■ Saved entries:
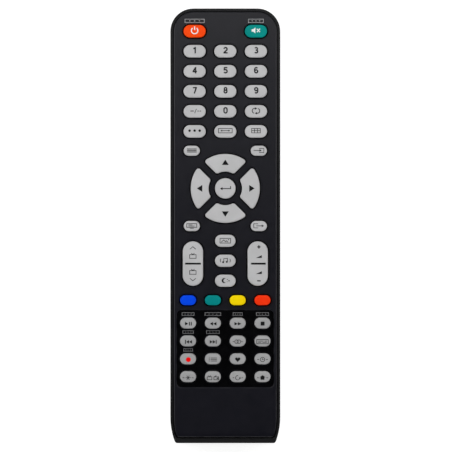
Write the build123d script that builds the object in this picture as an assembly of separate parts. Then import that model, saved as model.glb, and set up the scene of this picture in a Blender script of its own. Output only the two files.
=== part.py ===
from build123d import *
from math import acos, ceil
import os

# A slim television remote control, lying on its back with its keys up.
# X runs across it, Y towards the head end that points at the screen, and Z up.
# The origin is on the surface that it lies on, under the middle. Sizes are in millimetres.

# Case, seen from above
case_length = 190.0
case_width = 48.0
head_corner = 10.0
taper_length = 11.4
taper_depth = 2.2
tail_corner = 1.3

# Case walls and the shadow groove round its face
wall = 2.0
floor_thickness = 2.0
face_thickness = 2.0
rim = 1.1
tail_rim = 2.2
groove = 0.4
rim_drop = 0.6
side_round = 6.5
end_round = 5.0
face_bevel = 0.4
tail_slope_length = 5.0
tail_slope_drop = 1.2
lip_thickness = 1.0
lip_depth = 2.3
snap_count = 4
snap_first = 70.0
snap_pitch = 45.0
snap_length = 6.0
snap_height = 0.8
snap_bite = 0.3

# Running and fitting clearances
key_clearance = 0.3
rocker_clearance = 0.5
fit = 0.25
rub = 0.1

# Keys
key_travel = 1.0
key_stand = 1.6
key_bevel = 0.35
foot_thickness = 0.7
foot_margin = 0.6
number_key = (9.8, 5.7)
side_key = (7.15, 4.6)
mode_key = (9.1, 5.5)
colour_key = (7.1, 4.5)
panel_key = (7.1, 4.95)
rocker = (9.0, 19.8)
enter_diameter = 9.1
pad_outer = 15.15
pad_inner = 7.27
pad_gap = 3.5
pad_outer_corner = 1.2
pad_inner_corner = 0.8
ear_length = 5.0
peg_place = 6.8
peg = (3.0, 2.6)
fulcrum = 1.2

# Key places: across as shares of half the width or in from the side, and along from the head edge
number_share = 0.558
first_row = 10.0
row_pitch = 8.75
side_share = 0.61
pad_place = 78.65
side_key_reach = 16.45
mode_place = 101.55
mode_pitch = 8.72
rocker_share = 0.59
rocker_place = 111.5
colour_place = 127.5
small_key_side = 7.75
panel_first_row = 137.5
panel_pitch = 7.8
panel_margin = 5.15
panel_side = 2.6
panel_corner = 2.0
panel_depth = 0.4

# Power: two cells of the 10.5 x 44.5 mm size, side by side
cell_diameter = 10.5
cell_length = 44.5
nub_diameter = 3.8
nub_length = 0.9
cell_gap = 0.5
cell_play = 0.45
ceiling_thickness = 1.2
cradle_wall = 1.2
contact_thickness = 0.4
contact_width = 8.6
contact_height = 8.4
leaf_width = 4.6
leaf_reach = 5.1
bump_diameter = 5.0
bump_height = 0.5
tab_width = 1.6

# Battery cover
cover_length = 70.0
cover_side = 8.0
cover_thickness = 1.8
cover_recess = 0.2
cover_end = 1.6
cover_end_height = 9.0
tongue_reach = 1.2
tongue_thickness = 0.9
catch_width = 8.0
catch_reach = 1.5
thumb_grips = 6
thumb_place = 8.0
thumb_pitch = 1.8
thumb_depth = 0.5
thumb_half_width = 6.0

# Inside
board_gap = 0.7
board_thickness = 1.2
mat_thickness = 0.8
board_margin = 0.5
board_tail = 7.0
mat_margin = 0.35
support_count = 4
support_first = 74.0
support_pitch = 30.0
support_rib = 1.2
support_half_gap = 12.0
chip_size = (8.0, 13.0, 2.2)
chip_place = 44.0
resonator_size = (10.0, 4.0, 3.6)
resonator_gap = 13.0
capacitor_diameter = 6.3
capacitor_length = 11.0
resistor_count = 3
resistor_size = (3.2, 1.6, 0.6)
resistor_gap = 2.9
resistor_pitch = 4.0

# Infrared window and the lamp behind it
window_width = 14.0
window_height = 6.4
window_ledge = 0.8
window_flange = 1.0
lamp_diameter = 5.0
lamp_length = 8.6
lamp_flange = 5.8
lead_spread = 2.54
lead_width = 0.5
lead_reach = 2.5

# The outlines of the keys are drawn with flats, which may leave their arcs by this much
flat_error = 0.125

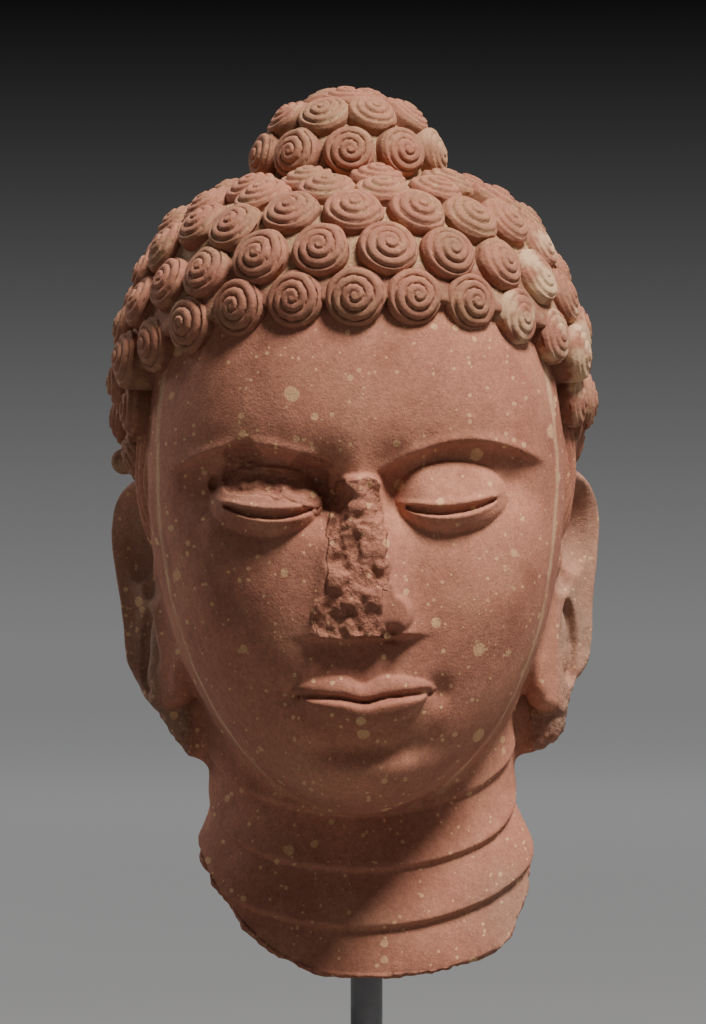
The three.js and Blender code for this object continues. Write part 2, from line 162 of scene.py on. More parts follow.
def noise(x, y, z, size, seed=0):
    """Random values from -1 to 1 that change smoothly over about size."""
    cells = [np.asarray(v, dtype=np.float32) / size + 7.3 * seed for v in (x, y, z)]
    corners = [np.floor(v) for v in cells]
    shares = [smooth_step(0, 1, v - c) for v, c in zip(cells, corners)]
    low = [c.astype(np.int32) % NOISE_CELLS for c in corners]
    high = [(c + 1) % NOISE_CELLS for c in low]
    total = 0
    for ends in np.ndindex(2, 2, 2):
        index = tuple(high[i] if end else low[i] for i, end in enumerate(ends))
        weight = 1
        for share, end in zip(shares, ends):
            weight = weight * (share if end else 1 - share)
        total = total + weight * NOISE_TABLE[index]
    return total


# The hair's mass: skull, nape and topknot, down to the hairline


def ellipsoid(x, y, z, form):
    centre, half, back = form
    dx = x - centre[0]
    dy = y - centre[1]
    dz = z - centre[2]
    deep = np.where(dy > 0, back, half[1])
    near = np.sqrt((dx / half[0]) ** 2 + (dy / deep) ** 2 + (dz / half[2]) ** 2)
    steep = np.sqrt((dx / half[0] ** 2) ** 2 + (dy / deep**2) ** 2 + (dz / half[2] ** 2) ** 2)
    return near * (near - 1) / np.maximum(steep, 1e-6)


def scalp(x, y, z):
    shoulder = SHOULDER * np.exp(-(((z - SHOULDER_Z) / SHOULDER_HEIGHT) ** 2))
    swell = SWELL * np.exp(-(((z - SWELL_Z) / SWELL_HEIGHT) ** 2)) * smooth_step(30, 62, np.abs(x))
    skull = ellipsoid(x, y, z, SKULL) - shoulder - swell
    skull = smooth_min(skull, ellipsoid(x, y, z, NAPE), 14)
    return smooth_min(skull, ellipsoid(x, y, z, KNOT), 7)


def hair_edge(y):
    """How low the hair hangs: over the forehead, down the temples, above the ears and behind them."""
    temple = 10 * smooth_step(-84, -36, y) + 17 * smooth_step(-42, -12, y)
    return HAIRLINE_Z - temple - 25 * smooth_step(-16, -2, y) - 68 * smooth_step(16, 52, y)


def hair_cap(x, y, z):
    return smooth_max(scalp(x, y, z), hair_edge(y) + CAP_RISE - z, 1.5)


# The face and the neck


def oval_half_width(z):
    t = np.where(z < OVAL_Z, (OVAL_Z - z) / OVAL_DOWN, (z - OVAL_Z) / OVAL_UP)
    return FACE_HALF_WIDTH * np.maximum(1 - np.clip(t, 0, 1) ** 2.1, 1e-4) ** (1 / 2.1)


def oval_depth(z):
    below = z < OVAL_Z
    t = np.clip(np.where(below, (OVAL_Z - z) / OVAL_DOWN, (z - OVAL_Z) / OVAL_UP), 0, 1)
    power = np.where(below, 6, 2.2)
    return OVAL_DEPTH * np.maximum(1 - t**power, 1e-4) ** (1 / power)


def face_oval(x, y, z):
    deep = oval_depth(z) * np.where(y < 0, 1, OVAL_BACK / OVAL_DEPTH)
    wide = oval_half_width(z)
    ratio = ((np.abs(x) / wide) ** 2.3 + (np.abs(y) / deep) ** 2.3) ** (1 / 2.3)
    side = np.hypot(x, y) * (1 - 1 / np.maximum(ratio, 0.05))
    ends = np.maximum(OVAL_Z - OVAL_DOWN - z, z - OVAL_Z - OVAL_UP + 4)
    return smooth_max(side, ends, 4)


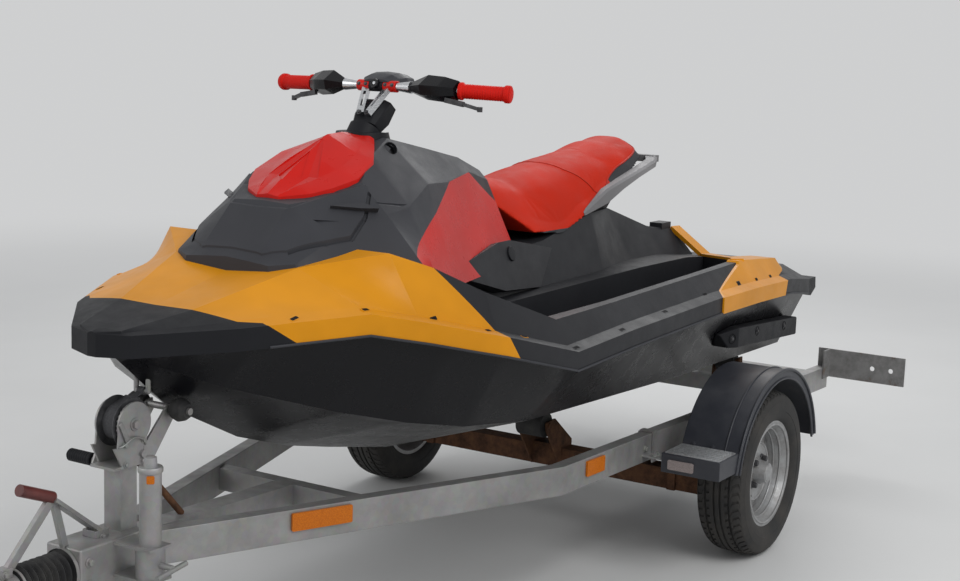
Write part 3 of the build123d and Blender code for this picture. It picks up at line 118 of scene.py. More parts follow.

■ TASK DIRECTIONS: Quote the lines that begin at the line containing "The three.js and" and end at the line containing "return total", keeping both of those lines.

■ RIGHT ANSWER:
The three.js and Blender code for this object continues. Write part 2, from line 162 of scene.py on. More parts follow.
def noise(x, y, z, size, seed=0):
    """Random values from -1 to 1 that change smoothly over about size."""
    cells = [np.asarray(v, dtype=np.float32) / size + 7.3 * seed for v in (x, y, z)]
    corners = [np.floor(v) for v in cells]
    shares = [smooth_step(0, 1, v - c) for v, c in zip(cells, corners)]
    low = [c.astype(np.int32) % NOISE_CELLS for c in corners]
    high = [(c + 1) % NOISE_CELLS for c in low]
    total = 0
    for ends in np.ndindex(2, 2, 2):
        index = tuple(high[i] if end else low[i] for i, end in enumerate(ends))
        weight = 1
        for share, end in zip(shares, ends):
            weight = weight * (share if end else 1 - share)
        total = total + weight * NOISE_TABLE[index]
    return total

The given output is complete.